We have learned from much experience that the neural newbie approach does not work well with current-day markets, although it may have had some success in the past. What may account for the change is that, when the technology was new, few traders were using it. In those days, there were still inefficiencies in the markets relative to simple neural network models that were not being taken advantage of by traders. The neural newbie approach could, therefore, detect and generate signals from these market inefficiencies. However, once neural network tools became the rage, everyone began using them and simple models were tried first. As more and more people traded simple neural network models, the patterns that neural networks could detect were "traded away."

Certain market inefficiencies can still be found by using this approach but, for the most part, they are not tradable (e.g., they produce too small a net return, if not a loss, after slippage and commissions are factored in). The failures developers had experienced with their application of neural network technology is most probably the cause of the technologys loss of popularity among traders. However, it is a mistake to blame such failure on the technology itself; blame should be placed on the ways in which the technology was applied. Other potentially profitable inefficiencies still exist in the markets, but more effort and more unique approaches to their discovery are required, as are more appropriate applications of the available technology.

Other Common Approaches

Over the years, we have experimented with many commonly known approaches that use neural technology and that are slightly more advanced than the neural newbie approach. For example, we have explored various kinds of inputs: used more heavily preprocessed data, the slopes of adaptive moving averages, wave sampling, Fourier transforms. We have also used inputs consisting of such kinds of data as the Commitment of Traders (COT) Reports, fundamental data, data bearing on intermarket relationships.

In addition, we experimented with different kinds of forecasting targets: Instead of trying to predict price change over the next several bars, we tried to predict simply whether a bottom or a top (defined in some simple, direct manner) would occur. We have tried to predict indicator values, as well as the future slope of moving averages.

None of these approaches produced a system with stunning performance; in fact, most of the time, the performance of such systems was fairly poor. We do not know why we never achieved complete success using these methods-perhaps, as happened with neural newbie models, such approaches simply became worse over time (we never bothered to investigate them from their inception onward); perhaps they never really worked at all. Apparently, these techniques are inadequate for capturing the inefficiencies that remain in todays markets.

Beyond Tradition

Because of our lack of success with traditional approaches, we backed off entirely from the idea of trying to use neural technology to predict the market in any direct

way, shape, or form. Initially, we focused our efforts on the development of systems that consisted entirely of rules, including rules that attempted to describe the kinds of patterns we were subjectively recognizing. However, we soon discovered that this use of rules was not as feasible as we expected.

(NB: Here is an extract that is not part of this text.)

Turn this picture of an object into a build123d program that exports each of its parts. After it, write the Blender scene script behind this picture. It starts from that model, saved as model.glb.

One pattern that we recognized on the S&P 500 occurs when the stochastic oscillator has a particular kind of double bottom; this seems to foreshadow a very short-term move. However, when we tried to cast this pattern into simple rules (e.g., the bottom is defined as when the price before and the price after are higher), the rules did not properly represent the concept because the pattern is not perfectly smooth and there may be jiggles. When we tried to generate such rules to represent what we were subjectively identifying as a pattern, the rules caused a lot of wrong patterns to be marked, which we would not have marked ourselves if we were looking at the chart. So, in many cases, even though we are quite competent at disentangling a set of concepts into rules to differentiate and define features, many ambiguities had to be considered when trying to write rules to express subjective knowledge, even if it is in the form of a pattern that is very easy to detect visually. It was after the experimentation with using rules to detect patterns that we decided to attempt to have neural networks recognize patterns that exist in data within their view.

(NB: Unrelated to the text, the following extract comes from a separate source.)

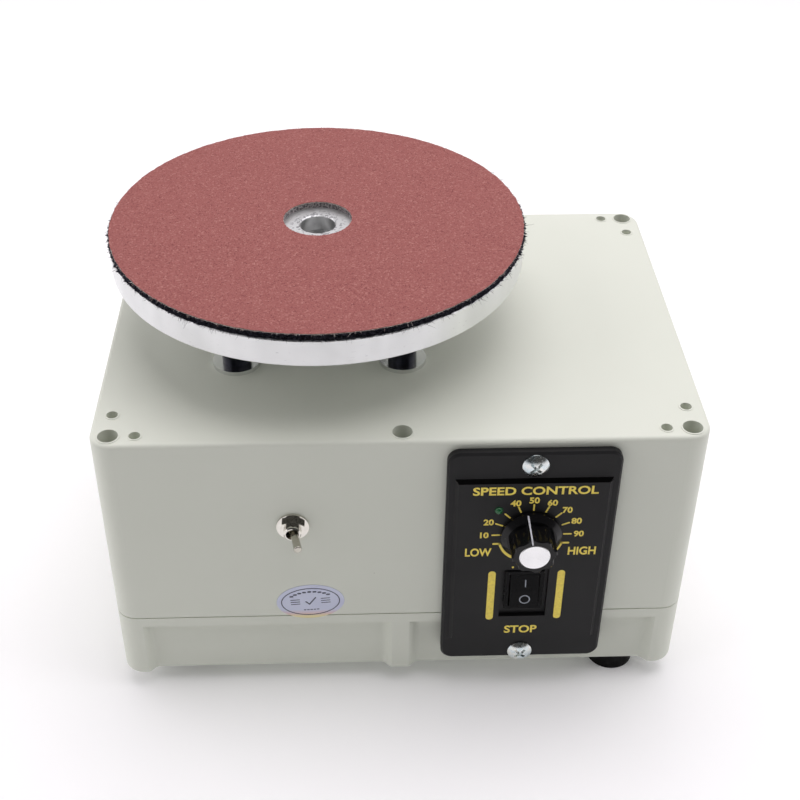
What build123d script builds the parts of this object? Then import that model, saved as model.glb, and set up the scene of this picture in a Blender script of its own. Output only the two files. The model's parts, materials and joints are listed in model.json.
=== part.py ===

While experience has shown that neural networks cannot identify useful patterns if they are just given relatively raw data and told to find anything that is predictively useful, they can be excellent pattern recognizers, if handled in the right way. So, rather than directly training a neural network on raw market data to generate buy and sell signals, we decided to train nets to emulate a successful trader, that is, to identify the same patterns that a trader would identify on charts and use in trading. If we can subjectively mark the terminations of things like head-and-shoulders patterns, double bottoms, and stochastic hooks, perhaps we can train neural networks to accurately recognize such patterns in their window of view and to perform that same function in the future (identify patterns that we can identify by eye on charts).

Such thinking is what contributed to our decision to use the brain as the instrument that initially decides on the kinds of patterns that may be tradable, and to then use neural networks as a tool to objectively identify instances of those patterns when they occur. In essence, we are allowing the brain to serve as a trainer for the neural networks. Best of all, this keeps the objectivity in the trading system; anything that is subjective is transferred into the machine through use of neural networks.

In the procedure we are proposing, a person subjectively recognizes a useful pattern, for example, Pattern X, and identifies the instances of Pattern X on a chart. While Pattern X is considered to be a single pattern, it will have variations and, while the task set before the neural network may appear simple because it has only one pattern to learn, the task is still complex because of these variations. For example, Pattern X might be a particular kind of double-bottom pattern but, in some instances of its occurrence, the bottoms may be spread further apart, be closer together, one bottom might be higher than the other yet, subjectively, it is still the same pattern. In this way, the net may still have a fairly difficult job in learning Pattern X and all its variations, but the complexity of the job is a lot simpler than having the network find any and all patterns in all the many patterns that exist that are useful to the prediction objective.